On Efficient Variants of Segment Anything Model: A Survey
Xiaorui Sun, Jun Liu, Heng Tao Shen, Xiaofeng Zhu, Ping Hu
TL;DR
This survey analyzes the growing ecosystem of efficient Segment Anything Model (SAM) variants, detailing how lightweight backbones, distillation, quantization, pruning, and refactoring reduce latency while preserving segmentation quality. It introduces a structured taxonomy of approaches for accelerating SegAny and SegEvery tasks and provides a unified evaluation across COCO, LVIS, SGinW, and UVO to compare efficiency and accuracy. Key contributions include a comprehensive catalog of methods (from training-from-scratch to encoder-level distillation and sampler optimizations), and practical guidance for hardware-specific deployment. The findings show that carefully designed backbones (e.g., EfficientViT-SAM, NanoSAM) and sampling strategies can dramatically improve throughput on edge devices and CPUs with only modest accuracy trade-offs, guiding future research toward hybrid architectures, sparsity, and multi-domain universal segmentation.
Abstract
The Segment Anything Model (SAM) is a foundational model for image segmentation tasks, known for its strong generalization across diverse applications. However, its impressive performance comes with significant computational and resource demands, making it challenging to deploy in resource-limited environments such as edge devices.
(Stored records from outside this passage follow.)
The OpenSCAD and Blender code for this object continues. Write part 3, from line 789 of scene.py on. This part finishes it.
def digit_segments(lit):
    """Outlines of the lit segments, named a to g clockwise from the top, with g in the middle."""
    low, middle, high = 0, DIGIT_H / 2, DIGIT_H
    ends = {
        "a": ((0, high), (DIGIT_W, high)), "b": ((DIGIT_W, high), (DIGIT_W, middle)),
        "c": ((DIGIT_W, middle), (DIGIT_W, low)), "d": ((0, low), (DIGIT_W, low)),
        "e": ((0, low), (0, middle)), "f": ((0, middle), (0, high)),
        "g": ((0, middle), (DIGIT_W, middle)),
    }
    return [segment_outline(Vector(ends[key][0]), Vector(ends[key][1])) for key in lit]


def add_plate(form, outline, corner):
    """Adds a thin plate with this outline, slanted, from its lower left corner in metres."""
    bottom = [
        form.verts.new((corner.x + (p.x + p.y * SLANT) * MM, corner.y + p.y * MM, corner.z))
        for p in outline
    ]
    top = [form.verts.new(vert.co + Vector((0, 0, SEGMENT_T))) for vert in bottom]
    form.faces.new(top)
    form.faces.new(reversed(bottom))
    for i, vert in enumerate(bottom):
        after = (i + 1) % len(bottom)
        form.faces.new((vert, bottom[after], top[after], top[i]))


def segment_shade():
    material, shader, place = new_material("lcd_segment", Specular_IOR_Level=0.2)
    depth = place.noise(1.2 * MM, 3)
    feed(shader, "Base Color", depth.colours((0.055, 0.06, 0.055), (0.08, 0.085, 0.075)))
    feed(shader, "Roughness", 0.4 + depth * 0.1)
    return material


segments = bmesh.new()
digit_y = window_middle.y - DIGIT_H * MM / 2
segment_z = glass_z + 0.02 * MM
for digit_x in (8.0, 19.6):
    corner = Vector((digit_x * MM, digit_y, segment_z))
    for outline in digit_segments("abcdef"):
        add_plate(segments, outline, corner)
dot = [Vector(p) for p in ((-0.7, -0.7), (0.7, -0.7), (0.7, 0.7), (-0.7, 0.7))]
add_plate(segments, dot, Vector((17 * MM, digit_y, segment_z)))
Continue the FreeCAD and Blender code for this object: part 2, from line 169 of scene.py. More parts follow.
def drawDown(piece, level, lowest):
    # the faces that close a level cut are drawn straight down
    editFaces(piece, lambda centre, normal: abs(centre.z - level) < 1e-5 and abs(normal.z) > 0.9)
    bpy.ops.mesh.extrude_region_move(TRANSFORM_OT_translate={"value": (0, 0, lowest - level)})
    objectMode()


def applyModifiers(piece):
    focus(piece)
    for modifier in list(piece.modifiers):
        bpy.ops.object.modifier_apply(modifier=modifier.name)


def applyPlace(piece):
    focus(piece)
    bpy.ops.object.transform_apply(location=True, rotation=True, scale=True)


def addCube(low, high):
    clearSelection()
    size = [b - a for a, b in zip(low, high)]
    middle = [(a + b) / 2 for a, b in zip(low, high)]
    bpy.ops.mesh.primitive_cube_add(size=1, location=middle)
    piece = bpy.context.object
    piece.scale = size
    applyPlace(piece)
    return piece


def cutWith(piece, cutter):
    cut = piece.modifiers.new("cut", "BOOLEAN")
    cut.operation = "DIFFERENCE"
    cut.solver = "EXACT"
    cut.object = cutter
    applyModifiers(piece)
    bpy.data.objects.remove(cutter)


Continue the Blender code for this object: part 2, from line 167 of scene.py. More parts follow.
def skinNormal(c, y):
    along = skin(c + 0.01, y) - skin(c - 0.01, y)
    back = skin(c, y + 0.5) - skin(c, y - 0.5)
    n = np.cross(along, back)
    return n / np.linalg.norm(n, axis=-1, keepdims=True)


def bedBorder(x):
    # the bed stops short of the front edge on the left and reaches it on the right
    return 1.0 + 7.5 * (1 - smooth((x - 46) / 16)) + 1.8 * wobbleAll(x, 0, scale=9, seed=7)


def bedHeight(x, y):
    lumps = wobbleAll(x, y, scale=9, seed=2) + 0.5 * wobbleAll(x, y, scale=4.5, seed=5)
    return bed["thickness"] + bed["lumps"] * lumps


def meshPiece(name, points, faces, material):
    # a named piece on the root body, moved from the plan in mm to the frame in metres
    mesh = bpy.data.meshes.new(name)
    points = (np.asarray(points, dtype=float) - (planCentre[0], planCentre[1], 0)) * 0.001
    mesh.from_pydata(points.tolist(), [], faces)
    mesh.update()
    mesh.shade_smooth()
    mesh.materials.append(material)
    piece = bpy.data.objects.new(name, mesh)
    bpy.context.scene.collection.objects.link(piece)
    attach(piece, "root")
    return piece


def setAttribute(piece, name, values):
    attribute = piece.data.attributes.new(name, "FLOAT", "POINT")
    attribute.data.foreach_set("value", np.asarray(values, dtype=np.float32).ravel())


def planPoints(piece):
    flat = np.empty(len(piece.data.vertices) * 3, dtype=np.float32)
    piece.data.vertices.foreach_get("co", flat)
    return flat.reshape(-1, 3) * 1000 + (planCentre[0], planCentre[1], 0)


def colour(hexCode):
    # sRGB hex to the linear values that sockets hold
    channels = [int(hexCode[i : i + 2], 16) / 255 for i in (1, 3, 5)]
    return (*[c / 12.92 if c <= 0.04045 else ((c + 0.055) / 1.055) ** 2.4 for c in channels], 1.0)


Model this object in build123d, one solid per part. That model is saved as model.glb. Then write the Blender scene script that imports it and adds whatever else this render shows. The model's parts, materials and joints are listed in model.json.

To address this, a variety of SAM variants have been proposed to enhance efficiency while keeping accuracy. This survey provides the first comprehensive review of these efficient SAM variants. We begin by exploring the motivations driving this research. We then present core techniques used in SAM and model acceleration. This is followed by a detailed exploration of SAM acceleration strategies, categorized by approach, and a discussion of several future research directions. Finally, we offer a unified and extensive evaluation of these methods across various hardware, assessing their efficiency and accuracy on representative benchmarks, and providing a clear comparison of their overall performance.